## Exercise objective
Copy out each line containing "picture" from the entries below.

═════ Input

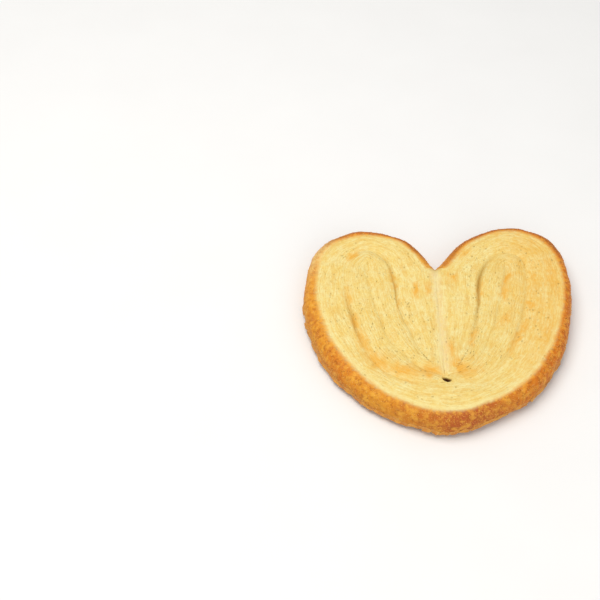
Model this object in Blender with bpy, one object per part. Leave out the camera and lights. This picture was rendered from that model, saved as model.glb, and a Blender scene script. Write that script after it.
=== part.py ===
"""Palmier: one flat, heart-shaped biscuit of folded puff pastry, lying on its underside.

Each lobe is one long ribbon of pastry.  The ribbon runs from the tip round the outside of the lobe
(the crust), down the middle seam, turns round a core near the tip and fills the lobe with a tongue
of two more plies, whose free end leaves a small hole at the foot of the seam.
Sizes are in millimetres, the mesh is in metres; +Z is up and the underside is flat at z = 0.
"""
import bpy
import numpy as np

MILLIMETRE = 0.001

THICKNESS = 14.2
WAIST_HEIGHT = 7.0
PLY_CROWN = 0.45
FACE_WAVE = 0.25
LAYER_RELIEF = 0.18
FULL_PLY = 12.0
CRUST_WOBBLE = 0.30
FLAKE_LEDGE = 0.70

SLIT_ROUNDING = 2.2
SEAM_ROUNDING = 2.4
SEAM_DEPTH = 0.9
NOTCH_RUN = 9.0
TONGUE_SLIT_DEPTH = 0.7
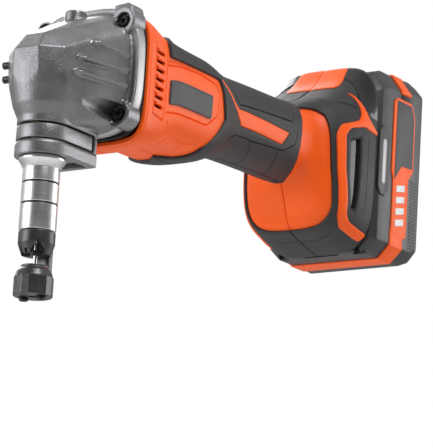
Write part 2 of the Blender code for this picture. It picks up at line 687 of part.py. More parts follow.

══════════

## In response
Model this object in Blender with bpy, one object per part. Leave out the camera and lights. This picture was rendered from that model, saved as model.glb, and a Blender scene script. Write that script after it.
Write part 2 of the Blender code for this picture. It picks up at line 687 of part.py. More parts follow.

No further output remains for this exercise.